Massaie illuminate anche le signore di San Giuliano del Sannio, che per le feste di famiglia preparano i fiadoni, caratteristico dolce-rustico tipico dei matrimoni. «Il segreto – dice Carmela Di Soccio, ex insegnante – è nell'abilità delle massaie di intuire il momento giusto per il formaggio semi-fresco di mucca che, unito a zucchero e limone, offre un retrogusto inimitabile».
Matrimonio o fidanzamento. Il Molise festeggia con la danza del contromalocchio, in ricordo della fattucchiera che debellava il male con una formula e una danza isterica.
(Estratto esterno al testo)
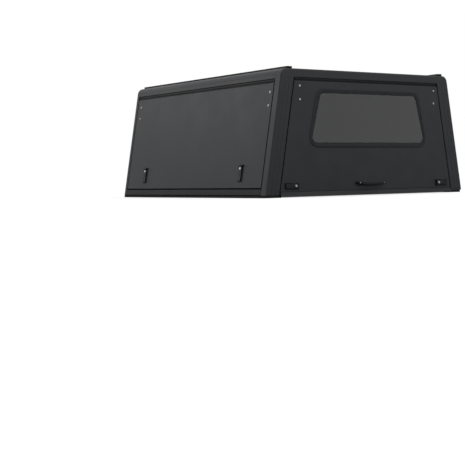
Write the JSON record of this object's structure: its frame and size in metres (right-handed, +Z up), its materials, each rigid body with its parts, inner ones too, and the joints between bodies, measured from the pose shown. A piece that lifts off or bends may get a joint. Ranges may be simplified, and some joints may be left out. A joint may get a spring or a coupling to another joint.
{
  "type": "pickup truck canopy",
  "caption": "Load bed canopy with inward-leaning sheet-metal sides, lift-up side doors, a glazed lift-up rear door, paddle latches, a fixed front window and roof tracks.",
  "frame": {"origin": "on the ground plane under the middle of the canopy's overall box", "axes": "+X to the vehicle's right, +Y towards the vehicle's front, +Z up; the rear door faces -Y"},
  "size_m": [1.62, 1.688, 0.767],
  "materials": {
    "powder_coat": "fine textured satin powder coat, dark grey",
    "track_black": "satin black",
    "latch_black": "semi-gloss black",
    "rubber": "matte black",
    "glass": "dark tinted, smooth"
  },
  "bodies": {
    "frame": {"base_seal": "rubber", "base_rail_front": "powder_coat", "base_rail_left": "powder_coat", "rear_post_left": "powder_coat", "front_post_left": "powder_coat", "header_left": "powder_coat", "roof_track_left": "track_black", "base_rail_right": "powder_coat", "rear_post_right": "powder_coat", "front_post_right": "powder_coat", "header_right": "powder_coat", "roof_track_right": "track_black", "rear_header": "powder_coat", "front_header": "powder_coat", "roof_sheet": "powder_coat", "roof_bows": "powder_coat", "front_panel": "powder_coat", "front_window_glass": "glass", "front_window_seal": "rubber", "left_door_rubber": "rubber", "right_door_rubber": "rubber", "rear_door_rubber": "rubber"},
    "left_door": {"left_door_panel": "powder_coat", "left_door_liner": "powder_coat", "left_door_latches": "latch_black", "left_door_hinge": "powder_coat"},
    "right_door": {"right_door_panel": "powder_coat", "right_door_liner": "powder_coat", "right_door_latches": "latch_black", "right_door_hinge": "powder_coat"},
    "rear_door": {"rear_door_panel": "powder_coat", "rear_door_liner": "powder_coat", "rear_door_latches": "latch_black", "rear_door_hinge": "powder_coat", "rear_door_skirt": "powder_coat", "rear_pull_handle": "latch_black", "rear_window_glass": "glass", "rear_window_seal": "rubber"},
    "left_door_paddle_rear": {"left_door_paddle_rear": "latch_black"},
    "left_door_paddle_front": {"left_door_paddle_front": "latch_black"},
    "right_door_paddle_rear": {"right_door_paddle_rear": "latch_black"},
    "right_door_paddle_front": {"right_door_paddle_front": "latch_black"},
    "rear_door_paddle_left": {"rear_door_paddle_left": "latch_black"},
    "rear_door_paddle_right": {"rear_door_paddle_right": "latch_black"}
  },
  "joints": [
    {"name": "left_door_lift", "type": "hinge", "parent": "frame", "child": "left_door", "pos_m": [-0.68322, 0, 0.68011], "axis": [0, 1, 0], "range_deg": [0, 90]},
    {"name": "right_door_lift", "type": "hinge", "parent": "frame", "child": "right_door", "pos_m": [0.68322, 0, 0.68011], "axis": [0, -1, 0], "range_deg": [0, 90]},
    {"name": "rear_door_lift", "type": "hinge", "parent": "frame", "child": "rear_door", "pos_m": [0, -0.809, 0.6925], "axis": [-1, 0, 0], "range_deg": [0, 90]},
    {"name": "left_door_paddle_rear_pull", "type": "hinge", "parent": "left_door", "child": "left_door_paddle_rear", "pos_m": [-0.78588, -0.537, 0.19425], "axis": [0, 1, 0], "range_deg": [0, 75]},
    {"name": "left_door_paddle_front_pull", "type": "hinge", "parent": "left_door", "child": "left_door_paddle_front", "pos_m": [-0.78588, 0.571, 0.19425], "axis": [0, 1, 0], "range_deg": [0, 75]},
    {"name": "right_door_paddle_rear_pull", "type": "hinge", "parent": "right_door", "child": "right_door_paddle_rear", "pos_m": [0.78588, -0.537, 0.19425], "axis": [0, -1, 0], "range_deg": [0, 75]},
    {"name": "right_door_paddle_front_pull", "type": "hinge", "parent": "right_door", "child": "right_door_paddle_front", "pos_m": [0.78588, 0.571, 0.19425], "axis": [0, -1, 0], "range_deg": [0, 75]},
    {"name": "rear_door_paddle_left_pull", "type": "hinge", "parent": "rear_door", "child": "rear_door_paddle_left", "pos_m": [-0.573, -0.824, 0.067], "axis": [0, 0, 1], "range_deg": [0, 75]},
    {"name": "rear_door_paddle_right_pull", "type": "hinge", "parent": "rear_door", "child": "rear_door_paddle_right", "pos_m": [0.573, -0.824, 0.067], "axis": [0, 0, -1], "range_deg": [0, 75]}
  ]
}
Ambasciatori nel mondo di balli, canti e strumenti tipici del Molise i 34 elementi del gruppo folcloristico di San Giovanni in Galdo, i Zig-zaghini. «Un nome evocatore del nostro girovagare, dagli Stati Uniti al Venezuela, dal Canada al Medio Oriente, e del passo della quadriglia, ballo portato dai francesi», racconta Marco Messone, che ha acquisito la direzione del gruppo dal nonno, Nicolino Di Donato, autore delle ricerche etnografiche e etnomusicali che hanno permesso di riscoprire il folclore locale.
Dalla provincia di Isernia siamo arrivati a quella di Campobasso. Ad unirle il tratturo, per i molisani segno forte di riconoscimento in quanto vera e propria orma lasciata dalla transumanza. Dalle donne del Molise l'invito a scoprire un mondo che credevamo scomparso.